Hakkari'nin Yüksekova ilçesine bağlı Aşağı Ölçek (Yekmal) köyünde çobanlık yaparken, Bolu Dağ Komando Taburu 5. Bölüğü'ne bağlı askerler tarafından 26 Nisan 1995 tarihinde bir grup köylü ile birlikte gözaltına alındıktan sonra kendisinden bir daha haber alınamayan Nezir Tekçi'ye ilişkin görülen davanın duruşması 5 Mart'ta Eskişehir 1. Ağır Ceza Mahkemesi'nde görüldü. Tanık Yunus Şahin'in dinlendiği duruşmada müdahil avukatların talepleri üzerine 18 yıl aranın ardından Tekçi'nin köyünde kemik veya diğer delillerin araştırılması için keşif kararı alınmıştı. Duruşmada avukatların davanın Hakkari'ye nakli ve sanıklar hakkındaki tutuklama talepleri ise mahkeme heyeti tarafından reddedilmişti.
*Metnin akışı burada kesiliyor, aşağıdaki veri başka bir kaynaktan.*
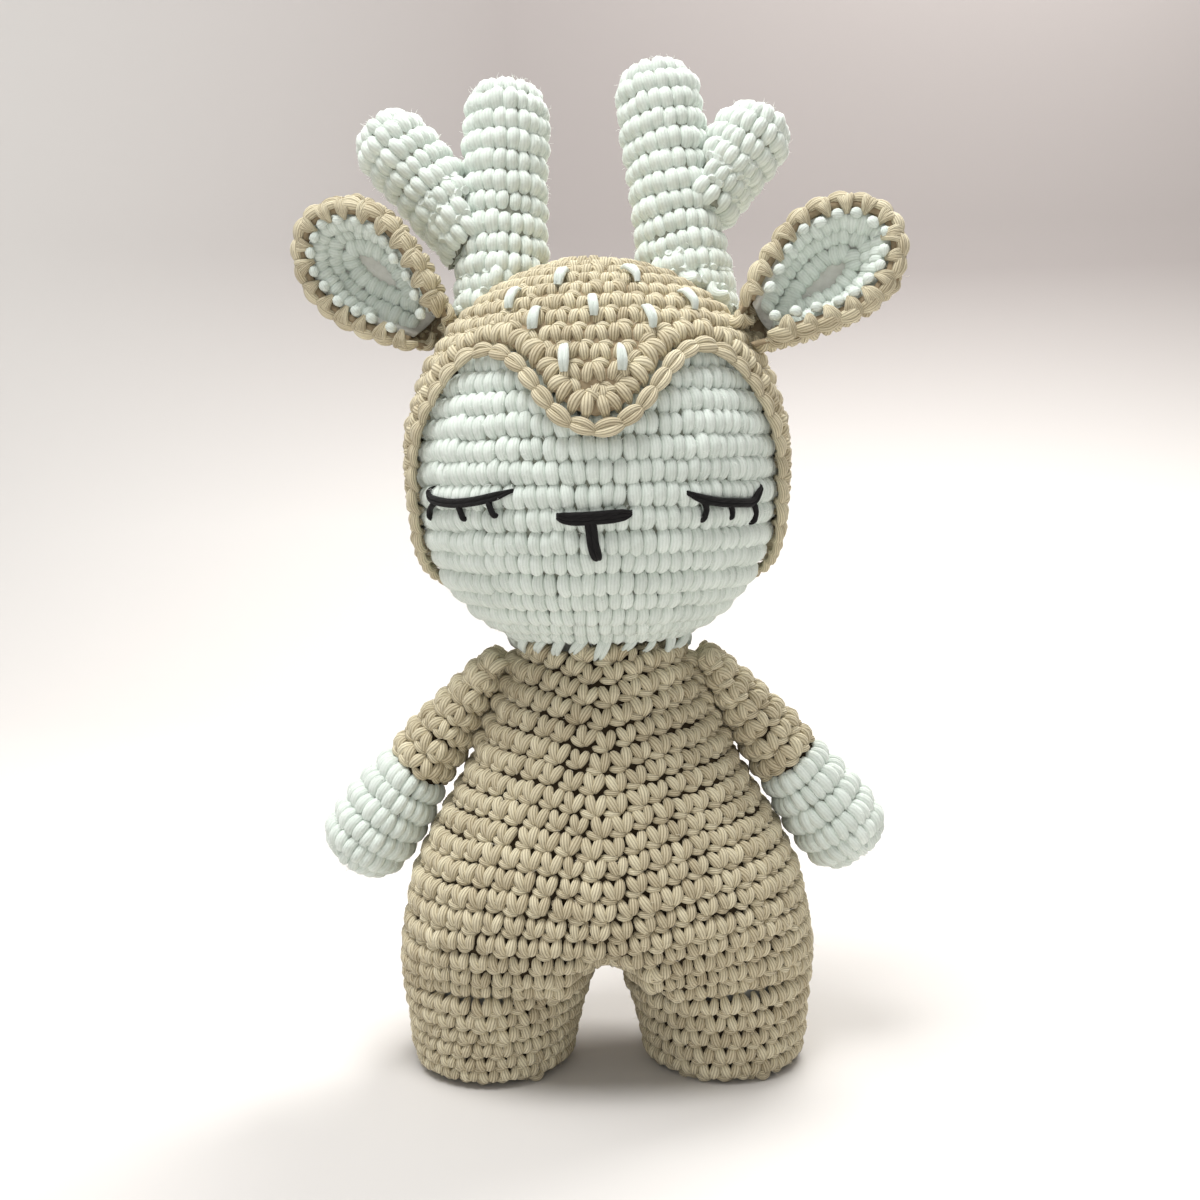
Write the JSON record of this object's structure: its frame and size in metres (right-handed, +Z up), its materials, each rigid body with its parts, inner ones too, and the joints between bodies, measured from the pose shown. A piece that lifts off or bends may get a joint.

Davayı ve duruşmada çıkan kararları müdahil avukatlar Hüseyin Boğatekin ve Ramazan Demir DİHA'ya değerlendirdi. Avuakat Hüseyin Boğatekin davayı Türkiye'de devletin 90'lı yıllardaki karanlık yüzüyle hesaplaştığı bir dava olarak nitelendirirken, daha önceki duruşmalarda reddedilen fakat son duruşmada mahkeme tarafından kabul edilen Tekçi'nin köyünde kemik veya diğer delillerin araştırılması için çıkartılan keşif kararının yargılamanın sağlıklı bir şekilde yürüyebilmesi için önemli olduğunu vurguladı. Avukat Ramazan Demir ise, yargılamada suç vasfının Türk Ceza Kanunu'nun (TCK) 77. maddesi gereğince insanlığa karşı işlenmiş bir suç olarak kabul edilmesi gerektiğini ve mahkemenin bu yönde yargılamaya devam etmesi gerektiğinin altını çizdi. Bu yöndeki taleplerinin reddedilmesinin hukuki gerekçesi olmadığını belirten Demir, taleplerinde ısrarcı olacaklarını ve daha çok tanığa ulaşarak katliam gerçeğini açığa çıkartacaklarını söyledi.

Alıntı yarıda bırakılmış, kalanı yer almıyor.